Exercise task: Pictures do not belong in the copy; restate the records below word for word.

:: Entries provided ::

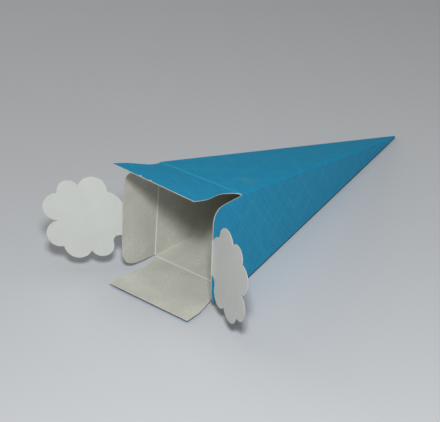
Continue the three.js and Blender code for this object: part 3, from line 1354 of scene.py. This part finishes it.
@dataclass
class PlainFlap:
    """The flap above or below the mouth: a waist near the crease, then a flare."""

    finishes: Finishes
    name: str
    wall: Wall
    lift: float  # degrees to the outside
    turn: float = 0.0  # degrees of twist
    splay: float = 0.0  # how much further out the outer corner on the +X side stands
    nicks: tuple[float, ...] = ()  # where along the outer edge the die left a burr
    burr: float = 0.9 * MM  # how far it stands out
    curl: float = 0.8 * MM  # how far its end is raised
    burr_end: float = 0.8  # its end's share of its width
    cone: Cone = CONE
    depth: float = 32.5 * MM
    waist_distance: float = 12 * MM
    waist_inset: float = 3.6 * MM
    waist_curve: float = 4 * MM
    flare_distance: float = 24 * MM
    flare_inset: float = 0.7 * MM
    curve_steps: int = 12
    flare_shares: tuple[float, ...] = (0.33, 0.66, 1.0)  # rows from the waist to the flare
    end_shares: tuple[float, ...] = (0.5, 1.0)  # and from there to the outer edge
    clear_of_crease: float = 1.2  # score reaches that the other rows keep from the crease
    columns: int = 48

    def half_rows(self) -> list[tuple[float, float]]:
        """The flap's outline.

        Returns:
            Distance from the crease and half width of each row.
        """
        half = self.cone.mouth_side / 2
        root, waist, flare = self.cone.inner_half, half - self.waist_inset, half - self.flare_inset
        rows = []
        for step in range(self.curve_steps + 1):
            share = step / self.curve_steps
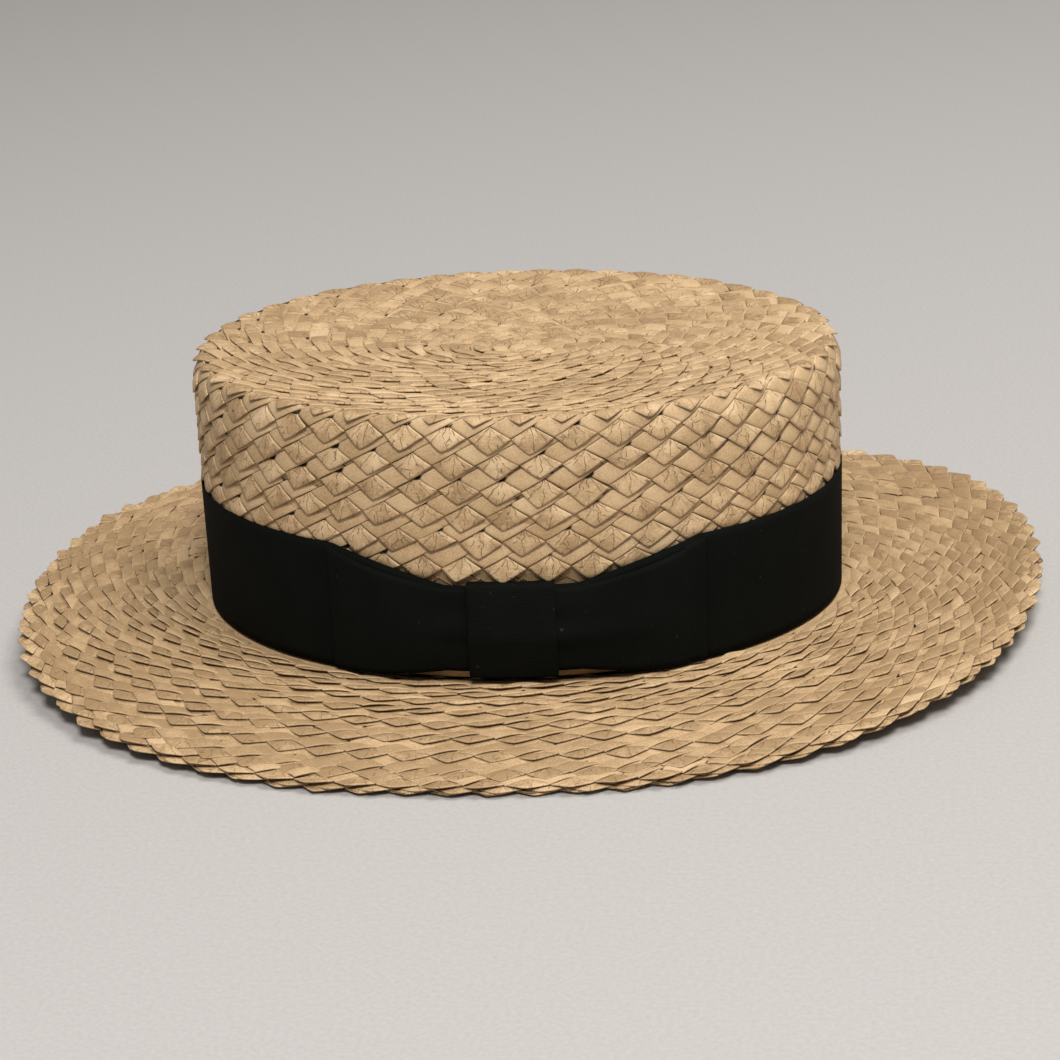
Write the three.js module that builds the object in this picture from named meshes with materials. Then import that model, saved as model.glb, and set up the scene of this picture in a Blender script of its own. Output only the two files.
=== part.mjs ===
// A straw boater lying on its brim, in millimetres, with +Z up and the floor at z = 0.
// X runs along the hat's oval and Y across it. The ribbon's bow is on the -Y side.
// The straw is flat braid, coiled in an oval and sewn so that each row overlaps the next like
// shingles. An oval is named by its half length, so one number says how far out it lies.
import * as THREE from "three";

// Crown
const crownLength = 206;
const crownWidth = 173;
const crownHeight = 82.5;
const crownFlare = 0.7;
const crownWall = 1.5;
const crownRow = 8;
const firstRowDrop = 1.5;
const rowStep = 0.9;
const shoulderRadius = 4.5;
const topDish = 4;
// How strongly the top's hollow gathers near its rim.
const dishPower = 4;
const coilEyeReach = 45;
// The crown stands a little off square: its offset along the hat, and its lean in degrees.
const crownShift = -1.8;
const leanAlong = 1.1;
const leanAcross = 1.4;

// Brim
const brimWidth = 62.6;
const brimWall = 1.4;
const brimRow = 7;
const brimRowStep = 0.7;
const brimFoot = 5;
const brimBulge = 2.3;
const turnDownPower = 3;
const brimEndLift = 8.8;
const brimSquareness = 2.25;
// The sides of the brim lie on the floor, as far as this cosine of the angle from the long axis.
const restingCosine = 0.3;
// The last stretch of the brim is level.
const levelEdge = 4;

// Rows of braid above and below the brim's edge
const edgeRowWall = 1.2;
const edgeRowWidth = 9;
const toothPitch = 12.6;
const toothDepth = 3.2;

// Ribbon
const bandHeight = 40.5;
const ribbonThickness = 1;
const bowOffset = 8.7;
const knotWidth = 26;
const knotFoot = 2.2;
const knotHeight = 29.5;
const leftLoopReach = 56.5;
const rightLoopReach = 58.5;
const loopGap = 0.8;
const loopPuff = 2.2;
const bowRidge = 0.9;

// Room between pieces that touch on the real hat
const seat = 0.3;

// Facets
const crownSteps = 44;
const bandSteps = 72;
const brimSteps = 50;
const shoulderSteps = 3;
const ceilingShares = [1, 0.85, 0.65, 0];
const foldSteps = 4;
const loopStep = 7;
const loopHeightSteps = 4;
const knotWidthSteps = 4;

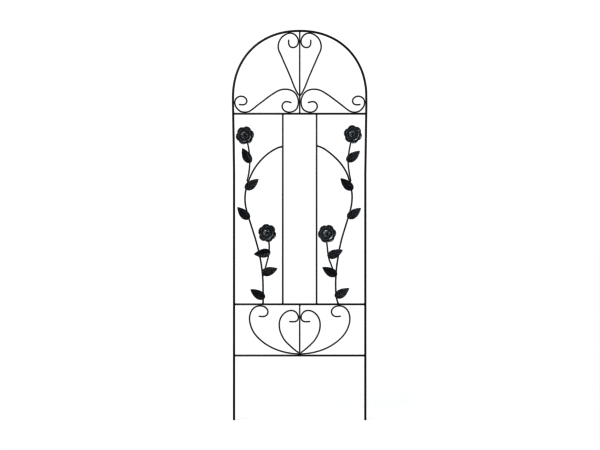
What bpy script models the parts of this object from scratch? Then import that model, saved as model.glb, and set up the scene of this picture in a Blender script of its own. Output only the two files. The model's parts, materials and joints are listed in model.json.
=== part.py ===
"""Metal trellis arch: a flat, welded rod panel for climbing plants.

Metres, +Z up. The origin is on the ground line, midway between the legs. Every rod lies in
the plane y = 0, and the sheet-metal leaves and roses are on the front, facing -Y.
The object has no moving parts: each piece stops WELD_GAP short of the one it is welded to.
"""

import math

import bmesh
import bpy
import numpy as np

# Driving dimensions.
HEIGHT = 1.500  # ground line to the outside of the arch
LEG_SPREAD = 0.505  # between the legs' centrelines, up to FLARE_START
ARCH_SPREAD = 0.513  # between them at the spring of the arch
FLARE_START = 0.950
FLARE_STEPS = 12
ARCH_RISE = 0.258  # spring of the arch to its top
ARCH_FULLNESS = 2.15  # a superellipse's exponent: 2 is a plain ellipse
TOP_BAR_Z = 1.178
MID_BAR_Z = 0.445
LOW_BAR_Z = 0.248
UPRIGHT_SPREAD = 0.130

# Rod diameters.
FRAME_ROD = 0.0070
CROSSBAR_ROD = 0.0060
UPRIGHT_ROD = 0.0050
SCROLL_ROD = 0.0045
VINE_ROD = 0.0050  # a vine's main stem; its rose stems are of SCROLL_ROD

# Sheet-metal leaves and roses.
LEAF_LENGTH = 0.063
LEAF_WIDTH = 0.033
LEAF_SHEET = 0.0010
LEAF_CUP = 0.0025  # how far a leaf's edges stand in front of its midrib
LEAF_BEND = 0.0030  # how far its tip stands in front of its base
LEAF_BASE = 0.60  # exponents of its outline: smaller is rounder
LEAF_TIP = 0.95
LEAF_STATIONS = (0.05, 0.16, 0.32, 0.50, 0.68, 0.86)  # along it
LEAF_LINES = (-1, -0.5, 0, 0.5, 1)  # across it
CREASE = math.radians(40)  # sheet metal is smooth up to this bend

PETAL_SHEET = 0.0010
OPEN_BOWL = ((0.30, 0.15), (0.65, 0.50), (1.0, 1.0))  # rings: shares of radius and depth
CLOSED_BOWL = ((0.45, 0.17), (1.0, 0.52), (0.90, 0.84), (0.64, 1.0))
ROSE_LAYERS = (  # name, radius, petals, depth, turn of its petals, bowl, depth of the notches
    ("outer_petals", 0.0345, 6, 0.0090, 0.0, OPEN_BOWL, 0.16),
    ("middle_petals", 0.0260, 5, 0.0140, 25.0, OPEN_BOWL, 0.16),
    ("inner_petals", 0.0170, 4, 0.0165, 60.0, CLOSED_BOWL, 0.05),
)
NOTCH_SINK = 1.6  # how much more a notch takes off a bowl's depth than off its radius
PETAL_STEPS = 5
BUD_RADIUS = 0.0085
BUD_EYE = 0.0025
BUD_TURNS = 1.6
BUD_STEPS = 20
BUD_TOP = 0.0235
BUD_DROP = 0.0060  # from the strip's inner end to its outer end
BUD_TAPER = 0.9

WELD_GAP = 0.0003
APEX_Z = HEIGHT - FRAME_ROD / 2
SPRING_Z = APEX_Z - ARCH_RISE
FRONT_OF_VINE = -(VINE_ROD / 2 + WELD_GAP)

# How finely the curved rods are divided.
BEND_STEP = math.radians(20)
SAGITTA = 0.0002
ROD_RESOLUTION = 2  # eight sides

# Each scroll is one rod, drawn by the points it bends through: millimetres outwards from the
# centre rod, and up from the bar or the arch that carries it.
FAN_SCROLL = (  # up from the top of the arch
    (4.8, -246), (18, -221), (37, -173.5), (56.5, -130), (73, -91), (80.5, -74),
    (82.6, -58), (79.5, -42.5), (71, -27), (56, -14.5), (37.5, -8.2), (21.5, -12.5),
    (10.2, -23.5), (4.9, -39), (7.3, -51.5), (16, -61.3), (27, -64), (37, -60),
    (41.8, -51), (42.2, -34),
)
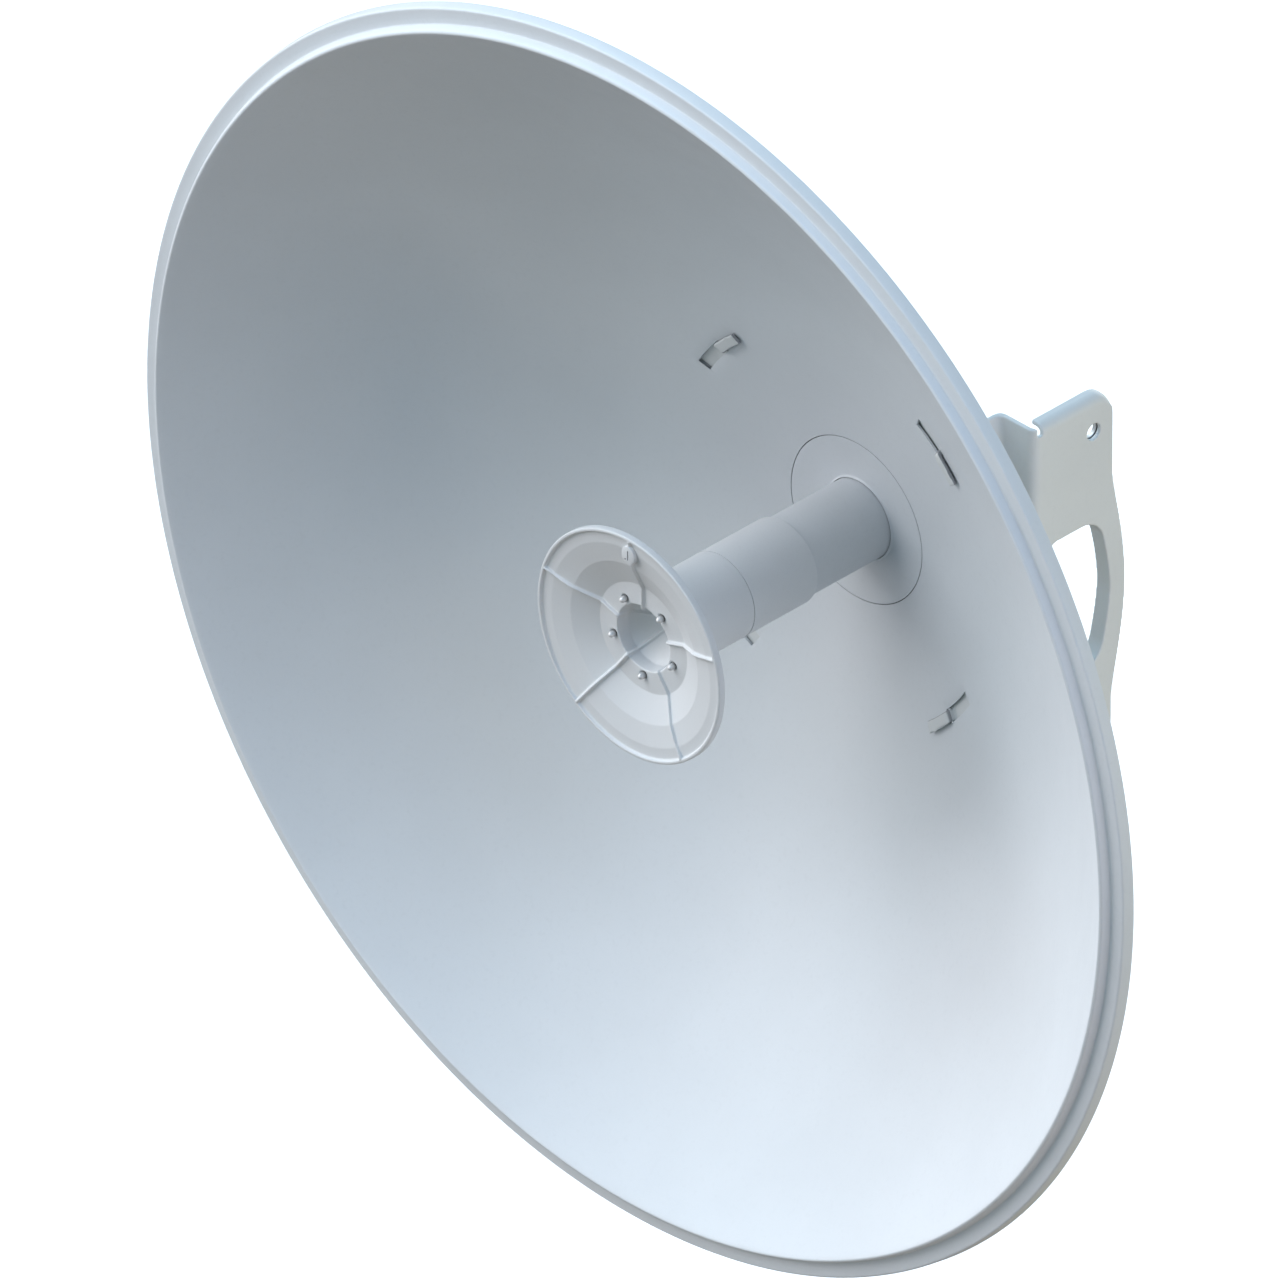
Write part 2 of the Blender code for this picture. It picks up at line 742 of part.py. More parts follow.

:::

Expected answer:
Continue the three.js and Blender code for this object: part 3, from line 1354 of scene.py. This part finishes it.
@dataclass
class PlainFlap:
    """The flap above or below the mouth: a waist near the crease, then a flare."""

    finishes: Finishes
    name: str
    wall: Wall
    lift: float  # degrees to the outside
    turn: float = 0.0  # degrees of twist
    splay: float = 0.0  # how much further out the outer corner on the +X side stands
    nicks: tuple[float, ...] = ()  # where along the outer edge the die left a burr
    burr: float = 0.9 * MM  # how far it stands out
    curl: float = 0.8 * MM  # how far its end is raised
    burr_end: float = 0.8  # its end's share of its width
    cone: Cone = CONE
    depth: float = 32.5 * MM
    waist_distance: float = 12 * MM
    waist_inset: float = 3.6 * MM
    waist_curve: float = 4 * MM
    flare_distance: float = 24 * MM
    flare_inset: float = 0.7 * MM
    curve_steps: int = 12
    flare_shares: tuple[float, ...] = (0.33, 0.66, 1.0)  # rows from the waist to the flare
    end_shares: tuple[float, ...] = (0.5, 1.0)  # and from there to the outer edge
    clear_of_crease: float = 1.2  # score reaches that the other rows keep from the crease
    columns: int = 48

    def half_rows(self) -> list[tuple[float, float]]:
        """The flap's outline.

        Returns:
            Distance from the crease and half width of each row.
        """
        half = self.cone.mouth_side / 2
        root, waist, flare = self.cone.inner_half, half - self.waist_inset, half - self.flare_inset
        rows = []
        for step in range(self.curve_steps + 1):
            share = step / self.curve_steps
Write the three.js module that builds the object in this picture from named meshes with materials. Then import that model, saved as model.glb, and set up the scene of this picture in a Blender script of its own. Output only the two files.
=== part.mjs ===
// A straw boater lying on its brim, in millimetres, with +Z up and the floor at z = 0.
// X runs along the hat's oval and Y across it. The ribbon's bow is on the -Y side.
// The straw is flat braid, coiled in an oval and sewn so that each row overlaps the next like
// shingles. An oval is named by its half length, so one number says how far out it lies.
import * as THREE from "three";

// Crown
const crownLength = 206;
const crownWidth = 173;
const crownHeight = 82.5;
const crownFlare = 0.7;
const crownWall = 1.5;
const crownRow = 8;
const firstRowDrop = 1.5;
const rowStep = 0.9;
const shoulderRadius = 4.5;
const topDish = 4;
// How strongly the top's hollow gathers near its rim.
const dishPower = 4;
const coilEyeReach = 45;
// The crown stands a little off square: its offset along the hat, and its lean in degrees.
const crownShift = -1.8;
const leanAlong = 1.1;
const leanAcross = 1.4;

// Brim
const brimWidth = 62.6;
const brimWall = 1.4;
const brimRow = 7;
const brimRowStep = 0.7;
const brimFoot = 5;
const brimBulge = 2.3;
const turnDownPower = 3;
const brimEndLift = 8.8;
const brimSquareness = 2.25;
// The sides of the brim lie on the floor, as far as this cosine of the angle from the long axis.
const restingCosine = 0.3;
// The last stretch of the brim is level.
const levelEdge = 4;

// Rows of braid above and below the brim's edge
const edgeRowWall = 1.2;
const edgeRowWidth = 9;
const toothPitch = 12.6;
const toothDepth = 3.2;

// Ribbon
const bandHeight = 40.5;
const ribbonThickness = 1;
const bowOffset = 8.7;
const knotWidth = 26;
const knotFoot = 2.2;
const knotHeight = 29.5;
const leftLoopReach = 56.5;
const rightLoopReach = 58.5;
const loopGap = 0.8;
const loopPuff = 2.2;
const bowRidge = 0.9;

// Room between pieces that touch on the real hat
const seat = 0.3;

// Facets
const crownSteps = 44;
const bandSteps = 72;
const brimSteps = 50;
const shoulderSteps = 3;
const ceilingShares = [1, 0.85, 0.65, 0];
const foldSteps = 4;
const loopStep = 7;
const loopHeightSteps = 4;
const knotWidthSteps = 4;

What bpy script models the parts of this object from scratch? Then import that model, saved as model.glb, and set up the scene of this picture in a Blender script of its own. Output only the two files. The model's parts, materials and joints are listed in model.json.
=== part.py ===
"""Metal trellis arch: a flat, welded rod panel for climbing plants.

Metres, +Z up. The origin is on the ground line, midway between the legs. Every rod lies in
the plane y = 0, and the sheet-metal leaves and roses are on the front, facing -Y.
The object has no moving parts: each piece stops WELD_GAP short of the one it is welded to.
"""

import math

import bmesh
import bpy
import numpy as np

# Driving dimensions.
HEIGHT = 1.500  # ground line to the outside of the arch
LEG_SPREAD = 0.505  # between the legs' centrelines, up to FLARE_START
ARCH_SPREAD = 0.513  # between them at the spring of the arch
FLARE_START = 0.950
FLARE_STEPS = 12
ARCH_RISE = 0.258  # spring of the arch to its top
ARCH_FULLNESS = 2.15  # a superellipse's exponent: 2 is a plain ellipse
TOP_BAR_Z = 1.178
MID_BAR_Z = 0.445
LOW_BAR_Z = 0.248
UPRIGHT_SPREAD = 0.130

# Rod diameters.
FRAME_ROD = 0.0070
CROSSBAR_ROD = 0.0060
UPRIGHT_ROD = 0.0050
SCROLL_ROD = 0.0045
VINE_ROD = 0.0050  # a vine's main stem; its rose stems are of SCROLL_ROD

# Sheet-metal leaves and roses.
LEAF_LENGTH = 0.063
LEAF_WIDTH = 0.033
LEAF_SHEET = 0.0010
LEAF_CUP = 0.0025  # how far a leaf's edges stand in front of its midrib
LEAF_BEND = 0.0030  # how far its tip stands in front of its base
LEAF_BASE = 0.60  # exponents of its outline: smaller is rounder
LEAF_TIP = 0.95
LEAF_STATIONS = (0.05, 0.16, 0.32, 0.50, 0.68, 0.86)  # along it
LEAF_LINES = (-1, -0.5, 0, 0.5, 1)  # across it
CREASE = math.radians(40)  # sheet metal is smooth up to this bend

PETAL_SHEET = 0.0010
OPEN_BOWL = ((0.30, 0.15), (0.65, 0.50), (1.0, 1.0))  # rings: shares of radius and depth
CLOSED_BOWL = ((0.45, 0.17), (1.0, 0.52), (0.90, 0.84), (0.64, 1.0))
ROSE_LAYERS = (  # name, radius, petals, depth, turn of its petals, bowl, depth of the notches
    ("outer_petals", 0.0345, 6, 0.0090, 0.0, OPEN_BOWL, 0.16),
    ("middle_petals", 0.0260, 5, 0.0140, 25.0, OPEN_BOWL, 0.16),
    ("inner_petals", 0.0170, 4, 0.0165, 60.0, CLOSED_BOWL, 0.05),
)
NOTCH_SINK = 1.6  # how much more a notch takes off a bowl's depth than off its radius
PETAL_STEPS = 5
BUD_RADIUS = 0.0085
BUD_EYE = 0.0025
BUD_TURNS = 1.6
BUD_STEPS = 20
BUD_TOP = 0.0235
BUD_DROP = 0.0060  # from the strip's inner end to its outer end
BUD_TAPER = 0.9

WELD_GAP = 0.0003
APEX_Z = HEIGHT - FRAME_ROD / 2
SPRING_Z = APEX_Z - ARCH_RISE
FRONT_OF_VINE = -(VINE_ROD / 2 + WELD_GAP)

# How finely the curved rods are divided.
BEND_STEP = math.radians(20)
SAGITTA = 0.0002
ROD_RESOLUTION = 2  # eight sides

# Each scroll is one rod, drawn by the points it bends through: millimetres outwards from the
# centre rod, and up from the bar or the arch that carries it.
FAN_SCROLL = (  # up from the top of the arch
    (4.8, -246), (18, -221), (37, -173.5), (56.5, -130), (73, -91), (80.5, -74),
    (82.6, -58), (79.5, -42.5), (71, -27), (56, -14.5), (37.5, -8.2), (21.5, -12.5),
    (10.2, -23.5), (4.9, -39), (7.3, -51.5), (16, -61.3), (27, -64), (37, -60),
    (41.8, -51), (42.2, -34),
)
Write part 2 of the Blender code for this picture. It picks up at line 742 of part.py. More parts follow.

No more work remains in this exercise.